Make Cash Flow The Priority, Not Just Profits


A high-revenue business can still face financial ruin if it runs out of cash. I’ve seen it more often than I’d like with startups and fast-growing companies that overlook cash flow in favor of headline metrics like EBITDA. The smartest budgets break cash flow down into granular, frequent forecasts—weekly, if possible.


One of our SaaS clients found themselves dangerously low on cash due to late payments and overly ambitious hiring. We introduced a rolling 13-week cash flow forecast, overhauled their billing cycle and brought discipline to headcount planning. Within three months, they had a solid cash reserve and a plan that aligned growth with financial sustainability.


Tie Spending To Real Operational Outcomes


Budgeting without accountability leads to inefficiency. That’s why we embed key performance indicators into every major category. If a department’s budget is increasing, we want to know: What’s the expected ROI? What does success look like in operational terms?


At my firm, we keep a close eye on metrics such as client onboarding duration and revenue per staff member. This ensures every dollar we spend connects to measurable improvements. When you link budget allocations to real performance indicators, your budget becomes a management tool, not just a finance document.


Revisit Your Budget Monthly, Not Annually


It’s a mistake I see far too often: Companies finalize their budget and then don’t touch it until year-end. That’s a recipe for missed opportunities and unaddressed risks. We conduct monthly budget-to-actual reviews with every client. These quick but consistent check-ins help course-correct early and often.


In one case, a retail client discovered during one of these sessions that their in-store sampling campaigns were yielding far more value than online ads.

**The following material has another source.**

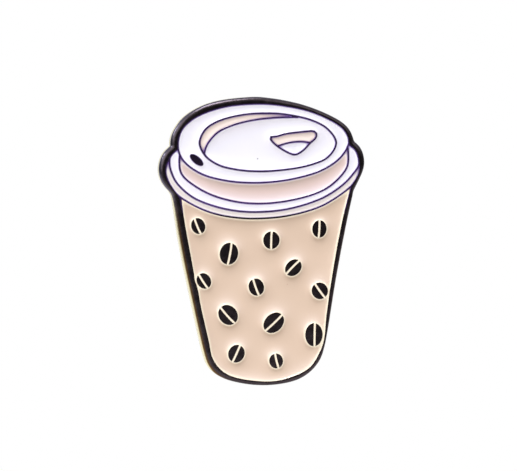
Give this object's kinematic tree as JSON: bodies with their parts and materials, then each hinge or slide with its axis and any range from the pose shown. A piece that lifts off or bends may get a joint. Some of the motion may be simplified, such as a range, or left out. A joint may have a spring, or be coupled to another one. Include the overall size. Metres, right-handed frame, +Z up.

We helped them reallocate funds mid-quarter, and that adjustment alone boosted Q4 revenue. It’s these agile decisions that create momentum.


Use Smart Tools—And Smarter People


Today’s budgeting tools are more sophisticated than ever, but many companies are still stuck with disconnected spreadsheets. We recommend integrated cloud platforms that sync with accounting and ERP systems to give real-time visibility and reduce manual errors.


However, the tech is only as good as the team using it. Effective budgeting demands financial literacy across leadership. Whether it’s training department heads, hiring a strong CFO or bringing in an outsourced finance partner, you need people who can translate numbers into action.


The Bottom Line


A corporate budget should be more than a set of limits; it should be an enabler of growth. The businesses I’ve seen thrive are those that treat budgeting as a collaborative, strategic function woven into their decision-making culture.


If your current approach to budgeting feels rigid, outdated or disconnected from your goals, it’s time to reimagine it. Financial discipline, when paired with strategic intent, gives you the clarity and control needed to grow deliberately, even in uncertain times.